■ **Task requirements**
Your task is to quote exactly the run of lines that starts at the line containing "clear_scene()" and ends at the line containing "bpy.context.scene.collection.objects.link(empty)", including both.
##### Dataset extract
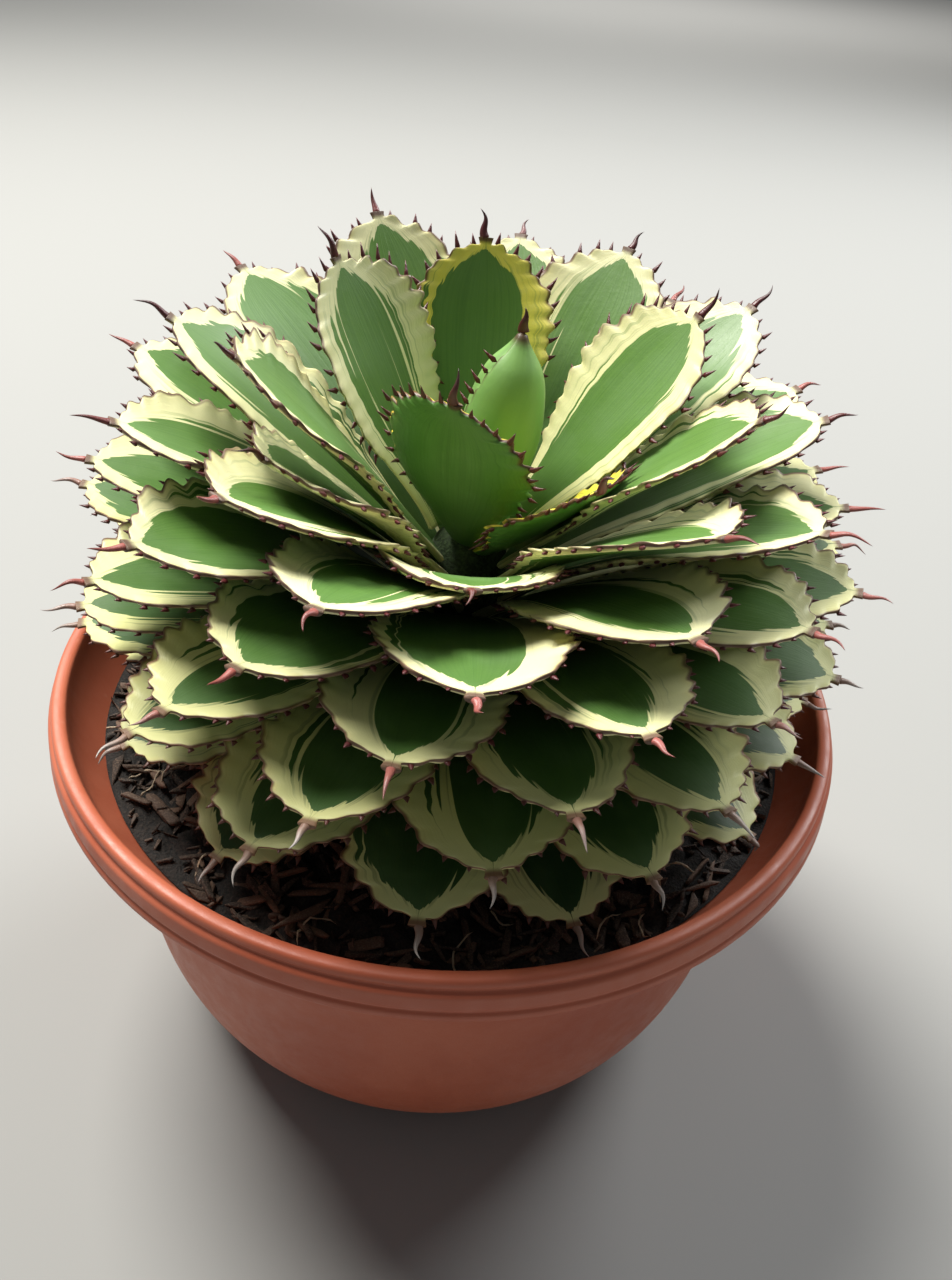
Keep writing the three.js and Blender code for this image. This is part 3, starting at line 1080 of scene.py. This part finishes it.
def bumpAt(plan, along, right):
    run = runAt(plan, min(along, 1))
    height = sum(bump["size"] * smooth(1 - abs(run - bump["middle"]) / bump["span"])
                 for bump in plan["bumps"][right])
    return leaf["bumpHeight"] * min(height, max(leaf["bumpSizes"]))


def toothRoot(plan, along, right):
    # 1 where a tooth grows from the margin, so that the blade takes its colour there
    run = runAt(plan, along)
    return smooth(max(1 - abs(run - bump["middle"]) / (leaf["toothRoot"] * bump["span"])
                      for bump in plan["bumps"][right]))


def bladeHalf(plan, along):
    blade = plan["halfWidth"] * widthShare(min(along / leaf["bladeEnd"], 1))
    swell = leaf["tipSwell"] * max(1 - (1 - along) / leaf["tipLength"], 0)
    return max(blade, leaf["tipHalfWidth"] * (1 + swell))


def outwardAt(plan, along):
    # the way out of the margin, as shares across and along the leaf
    step = 0.004
    narrowing = bladeHalf(plan, along - step) - bladeHalf(plan, min(along + step, 1))
    length = 2 * step * (plan["reach"] - plan["start"])
    return Vector((length, narrowing)).normalized()


def leafRow(plan, along):
    # the place and the three ways of the leaf at a share of its length
    distance = mix(plan["start"], plan["reach"], along)
    polar = plan["polar"] * (1 - plan["clasp"] * max(1 - along, 0))
    way = rosetteWay(polar, plan["turn"])
    across = Vector((-math.sin(plan["turn"]), math.cos(plan["turn"]), 0))
    across = (across - way * across.dot(way)).normalized()
    rise = way.cross(across)
    twist = plan["twist"] * min(along, 1)
    bow = 4 * plan["arch"] * along * (1 - along)
    origin = rosettePoint(distance, polar, plan["turn"]) + rise * bow
    turned = across * math.cos(twist) + rise * math.sin(twist)
    return origin, turned, rise, way


def clearOfBowl(point):
    point.z = max(point.z, soil["height"] + soil["relief"] + leaf["soilGap"])
    edge = bowl["rimEdgeHeight"]
    if point.z < edge + leaf["rimReach"]:
        holdInside(point, innerWallAt(min(point.z, edge + bowl["lip"])) - leaf["wallGap"])
    return point


def leafPoint(plan, row, along, sideways, depth, ahead=0):
    origin, across, rise, way = row
    spread = sideways / plan["halfWidth"]
    cup = leaf["gutter"] * widthShare(min(along, 1)) * min(spread ** 2, leaf["gutterLimit"])
    phase = plan["wavePhase"] + leaf["waveTurn"] * along + (leaf["waveShift"] if sideways > 0 else 0)
    wave = leaf["wave"] * math.sin(phase) * min(abs(spread), 1) ** 3
    return clearOfBowl(origin + across * sideways + rise * (cup + wave - depth) + way * ahead)


def leafLayers(bm):
    return [bm.verts.layers.float_vector[name] for name in leafMarks]


def addBlade(bm, plan):
    made = addCopy(bm, tubes["blade"])
    place, growth = leafLayers(bm)
    rows = {}
    for vertex in made:
        around, step = vertex[place].xy
        key = round(step * leaf["rows"])
        if key not in rows:
            along = 1 - (1 - step) ** leaf["rowCrowding"]
            shapes = [(bumpAt(plan, along, right), toothRoot(plan, along, right)) for right in (False, True)]
            rows[key] = (along, leafRow(plan, along), bladeHalf(plan, along), outwardAt(plan, along), shapes)
        along, row, half, outward, shapes = rows[key]
        angle = math.tau * (around - 0.5)
        top = angle > 0
        thick = mix(leaf["thickness"], leaf["tipThickness"], along)
        atEnd = key in (0, leaf["rows"])
        share = 0 if atEnd else math.cos(angle)
        side = 1 if share > 0 else -1
        edge = abs(share)
        bump, root = shapes[share > 0]
        # the bumps swell both faces near the margin, and push the margin outwards
        swell = leaf["bumpSwell"] * bump / leaf["bumpHeight"]
        swell *= smooth((edge - leaf["swellFrom"]) / leaf["swellSpan"])
        body = (thick + 2 * swell) * (1 - edge ** leaf["edgePower"]) ** 0.5
        depth = leaf["marginDepth"] * edge ** leaf["marginPower"] - swell + (0 if top else body)
        if atEnd:
            depth = 0.5 * thick
        push = bump * smooth((edge - leaf["pushFrom"]) / (1 - leaf["pushFrom"]))
        vertex.co = leafPoint(plan, row, along, share * half + side * outward.x * push, depth, outward.y * push)
        vertex[place] = (share, along, 1 if top else -1)
        root *= smooth((edge - leaf["rootFrom"]) / leaf["rootSpan"])
        vertex[growth] = (plan["age"], plan["seed"], root)


def toothPath(root, heading, hook, length):
    return lambda share: root + heading * (length * share) + hook * (0.5 * length * share ** 2)


def addHorn(bm, plan, kind, path, width, upward):
    # a tapered, closed tooth or spine along path(share), which starts inside what it grows from
    made = addCopy(bm, tubes[kind])
    place, growth = leafLayers(bm)
    rings = horn[f"{kind}Rings"]
    middles = [path(i / rings) for i in range(rings + 1)]
    for vertex in made:
        around, along = vertex[place].xy
        key = round(along * rings)
        ahead = middles[min(key + 1, rings)] - middles[max(key - 1, 0)]
        aside = ahead.cross(upward).normalized()
        above = aside.cross(ahead).normalized()
        taper = (1 - along) ** horn["taper"] if key else 0
        angle = math.tau * around
        vertex.co = middles[key] + aside * (0.5 * width * taper * math.cos(angle))
        vertex.co += above * (0.5 * width * horn[f"{kind}Flat"] * taper * math.sin(angle))
        vertex[place] = (1 if kind == "tooth" else 0, along, 0)
        vertex[growth] = (plan["age"], plan["seed"], 0)


def addTeeth(bm, plan):
    chance = plan["chance"]
    length = mix(horn["oldTooth"], horn["youngTooth"], math.exp(-plan["index"] / horn["toothAging"]))
    for right in (False, True):
        side = 1 if right else -1
        for bump in plan["bumps"][right]:
            along, full = bump["along"], min(bump["size"], 1)
            row = leafRow(plan, along)
            across, rise, way = row[1:]
            outward = outwardAt(plan, along)
            push = bumpAt(plan, along, right) - horn["toothSunk"]
            sideways = side * (bladeHalf(plan, along) + outward.x * push)
            root = leafPoint(plan, row, along, sideways, horn["toothDepth"], outward.y * push)
            longLeft, wideLeft = horn["smallTooth"]
            long = length * chance.uniform(*horn["toothLengths"]) * mix(longLeft, 1, full)
            lean = mix(*horn["lean"], smooth((along - horn["leanFrom"]) / horn["leanSpan"]))
            lean += chance.uniform(-horn["leanSpread"], horn["leanSpread"])
            heading = (across * side * outward.x + way * (outward.y + lean)).normalized()
            hook = way * chance.uniform(*horn["hook"]) * (1 if along > 0.5 else -1)
            hook += rise * chance.uniform(*horn["hookRise"])
            path = toothPath(root, heading, hook, long)
            addHorn(bm, plan, "tooth", path, horn["toothWidth"] * mix(wideLeft, 1, full), rise)


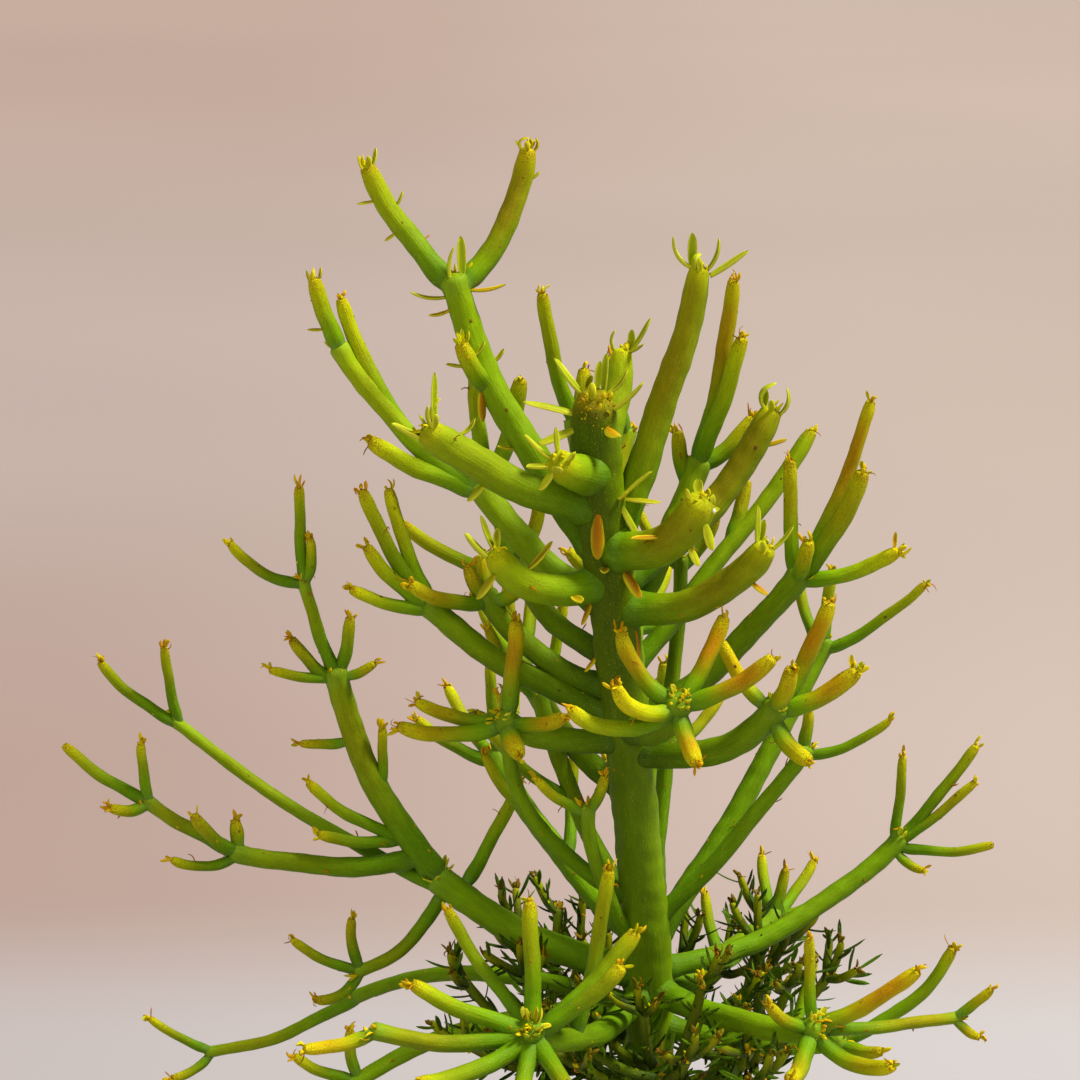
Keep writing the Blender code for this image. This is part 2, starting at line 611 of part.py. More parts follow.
def grow_undergrowth():
    """Adds the undergrowth's branches: every twig tried that stays clear of all that already stands."""
    standing = [(*trunk_at(level), "trunk", False) for level in range(-60, 228, 4)]
    for name, rows in BRANCHES.items():
        for row, start in zip(rows, stem_starts(rows)):
            standing += beads(start, row, name)
    for name, (_, main) in UNDERGROWTH.items():
        standing += beads(trunk_at(main[1])[0], main, name)
    for name, (tries, main) in UNDERGROWTH.items():
        rows = [main]
        for i in range(tries):
            where = round(0.30 + 0.67 * (i * 0.618 % 1), 2)
            heading = round(main[2] + UNDER_SPREAD * (i * 0.755 % 1 - 0.5))
            leaving = round(12 + 50 * (i * 0.570 % 1))
            length = round(24 + 24 * (i * 0.439 % 1))
            twig = (0, where, heading, leaving, min(leaving + 28, 84), length, 2.7, 2.4)
            if not has_room(name, rows, twig, standing):
                continue
            rows.append(twig)
            standing += beads(stem_starts(rows)[-1], twig, name)
            carrier = len(rows) - 1
            for turn, rise in ((-55, 16), (60, 30), (10, 48)):
                twiglet = (carrier, 0.97, heading + turn, rise, rise + 34, 10 + i % 6, 2.3, 2.1)
                if has_room(name, rows, twiglet, standing):
                    rows.append(twiglet)
                    standing += beads(stem_starts(rows)[-1], twiglet, name)
        BRANCHES[name] = tuple(rows)


def beads(start, row, name):
    """Points along a stem: each with its radius, its branch, and whether it is close to its joint."""
    count = max(3, round(row[5] / 2))
    hidden = 6 if row[0] == "trunk" else 0
    found = []
    for i in range(count + 1):
        share = i / count
        if share * row[5] >= hidden:
            radius = (row[6] + (row[7] - row[6]) * share) / 2
            found.append((arc_point(start, *row[2:6], share), radius, name, share * row[5] < 5))
    return found


def has_room(name, rows, row, standing):
    """Whether a stem would stay clear of everything but the joint that it grows from."""
    tree = kdtree.KDTree(len(standing))
    for i, (point, *_) in enumerate(standing):
        tree.insert(point, i)
    tree.balance()
    for point, radius, _, close in beads(stem_starts(rows + [row])[-1], row, name):
        for _, i, distance in tree.find_range(point, 14):
            _, other, branch, other_close = standing[i]
            joined = branch == name and (close or other_close)
            if not joined and distance < radius + other + TWIG_ROOM:
                return False
    return True


def neighbours(name):
    """The main stems listed before a branch that leave the trunk so close that they would touch it."""
    _, level, heading, *_ = BRANCHES[name][0]
    found = []
    for other, rows in BRANCHES.items():
        if other == name:
            return found
        turn = abs((rows[0][2] - heading + 180) % 360 - 180)
        if abs(rows[0][1] - level) < NEIGHBOUR_HEIGHT and turn < NEIGHBOUR_TURN:
            found.append(rows[0])
    return found


def build_branch(name, surface):
    """A branch as one body: its main stem and every twig it carries, its base cut to the trunk's side."""
    rows = BRANCHES[name]
    branch = None
    for row, start in zip(rows, stem_starts(rows)):
        stem = arc_body(name, start, *row[2:8], *facets(row[6], row[5]))
        if branch is None:
            branch = stem
        else:
            combine(branch, stem, "UNION")
    combine(branch, trunk_body("clearance", GAP), "DIFFERENCE")
    for _, level, heading, leaving, final, length, base, tip in neighbours(name):
        grown = (trunk_at(level)[0], heading, leaving, final, length, base + 2 * GAP, tip + 2 * GAP)
        combine(branch, arc_body("clearance", *grown, *facets(base, length)), "DIFFERENCE")
    finish(branch, surface)


def build_tuft(name, surface):
    """A bud and the narrow leaves round it, as one body, just clear of the tip that carries it."""
    carrier, stem, leaves = TUFTS[name]
    if carrier == "trunk":
        tip, radius = trunk_at(TRUNK[-1][0])
        ahead = Vector((0, 0, 1))
        seat = tip + ahead * GAP
    else:
        rows = BRANCHES[carrier]
        row = rows[stem]
        ahead = direction(row[2], row[4])
        radius = row[7] / 2
        seat = arc_point(stem_starts(rows)[stem], *row[2:6], 1) + ahead * (row[7] * 0.2 + GAP)
    across = ahead.cross(Vector((0.31, 0.95, 0.05))).normalized()
    bud = []
    for rise, share in ((0, 0.62), (BUD_HEIGHT, 0.5)):
        bud.append(circle(seat + ahead * rise, across, ahead.cross(across), radius * share, THICK_SIDES))
    tuft = body_from(bud, name)
    for heading, leaving, final, length, width in leaves:
        root = seat + ahead * BUD_HEIGHT * 0.55
        leaf = (root, heading, leaving, final, length, width, width * 0.5)
        combine(tuft, arc_body("leaf", *leaf, 4, 2, LEAF_THICKNESS / width), "UNION")
    finish(tuft, surface)


clear_scene()
grow_undergrowth()
build_pot(material("clay", POT_COLOUR, 0.85))
build_soil(material("potting_mix", SOIL_COLOUR, 0.95))
finish(trunk_body("trunk"), material("trunk_skin", TRUNK_COLOUR, 0.55))
stem_skin = material("stem_skin", STEM_COLOUR, 0.45)
for branch_name in BRANCHES:
    build_branch(branch_name, stem_skin)
leaf_skin = material("leaf_skin", LEAF_COLOUR, 0.5)
for tuft_name in TUFTS:
    build_tuft(tuft_name, leaf_skin)
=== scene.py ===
"""Potted pencil-stem euphorbia: the looks of its pot, soil and plant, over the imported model.

Shapes are made in millimetres, with the pot's foot at height 0, and angles are in degrees.
A heading of 0 is right, 90 back, 180 left and 270 front. A pitch of 0 is level and 90 straight up.
"""

import math

import bmesh
import bpy
import numpy as np
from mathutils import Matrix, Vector, kdtree


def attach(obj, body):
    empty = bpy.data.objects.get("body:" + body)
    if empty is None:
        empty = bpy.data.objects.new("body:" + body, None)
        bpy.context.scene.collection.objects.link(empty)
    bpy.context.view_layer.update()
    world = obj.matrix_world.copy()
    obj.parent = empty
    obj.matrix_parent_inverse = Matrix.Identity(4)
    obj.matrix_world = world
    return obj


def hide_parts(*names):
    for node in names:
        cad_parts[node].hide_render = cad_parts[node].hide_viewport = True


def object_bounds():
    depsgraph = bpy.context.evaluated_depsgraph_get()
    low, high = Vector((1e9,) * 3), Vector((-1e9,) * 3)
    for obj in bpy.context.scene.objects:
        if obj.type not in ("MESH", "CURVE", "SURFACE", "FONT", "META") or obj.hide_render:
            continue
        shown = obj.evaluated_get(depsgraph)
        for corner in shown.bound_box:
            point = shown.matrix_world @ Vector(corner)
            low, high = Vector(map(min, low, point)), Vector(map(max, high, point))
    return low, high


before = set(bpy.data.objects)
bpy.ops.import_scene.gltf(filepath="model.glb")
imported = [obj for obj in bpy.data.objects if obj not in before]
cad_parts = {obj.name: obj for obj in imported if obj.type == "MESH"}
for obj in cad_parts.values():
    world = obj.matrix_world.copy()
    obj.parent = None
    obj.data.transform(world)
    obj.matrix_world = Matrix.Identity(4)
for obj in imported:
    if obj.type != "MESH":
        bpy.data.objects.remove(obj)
cad_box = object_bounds()
CAD_LOW, CAD_HIGH = np.array(cad_box) * 1000


# The pot: a common thrown terracotta pot, tapered, with a thick band at the rim to lift it by.
# It is fired clay, left unglazed, so it shows turning lines and pale salts where water has dried.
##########
■ **Exercise answer**
clear_scene()
grow_undergrowth()
build_pot(material("clay", POT_COLOUR, 0.85))
build_soil(material("potting_mix", SOIL_COLOUR, 0.95))
finish(trunk_body("trunk"), material("trunk_skin", TRUNK_COLOUR, 0.55))
stem_skin = material("stem_skin", STEM_COLOUR, 0.45)
for branch_name in BRANCHES:
    build_branch(branch_name, stem_skin)
leaf_skin = material("leaf_skin", LEAF_COLOUR, 0.5)
for tuft_name in TUFTS:
    build_tuft(tuft_name, leaf_skin)
=== scene.py ===
"""Potted pencil-stem euphorbia: the looks of its pot, soil and plant, over the imported model.

Shapes are made in millimetres, with the pot's foot at height 0, and angles are in degrees.
A heading of 0 is right, 90 back, 180 left and 270 front. A pitch of 0 is level and 90 straight up.
"""

import math

import bmesh
import bpy
import numpy as np
from mathutils import Matrix, Vector, kdtree


def attach(obj, body):
    empty = bpy.data.objects.get("body:" + body)
    if empty is None:
        empty = bpy.data.objects.new("body:" + body, None)
        bpy.context.scene.collection.objects.link(empty)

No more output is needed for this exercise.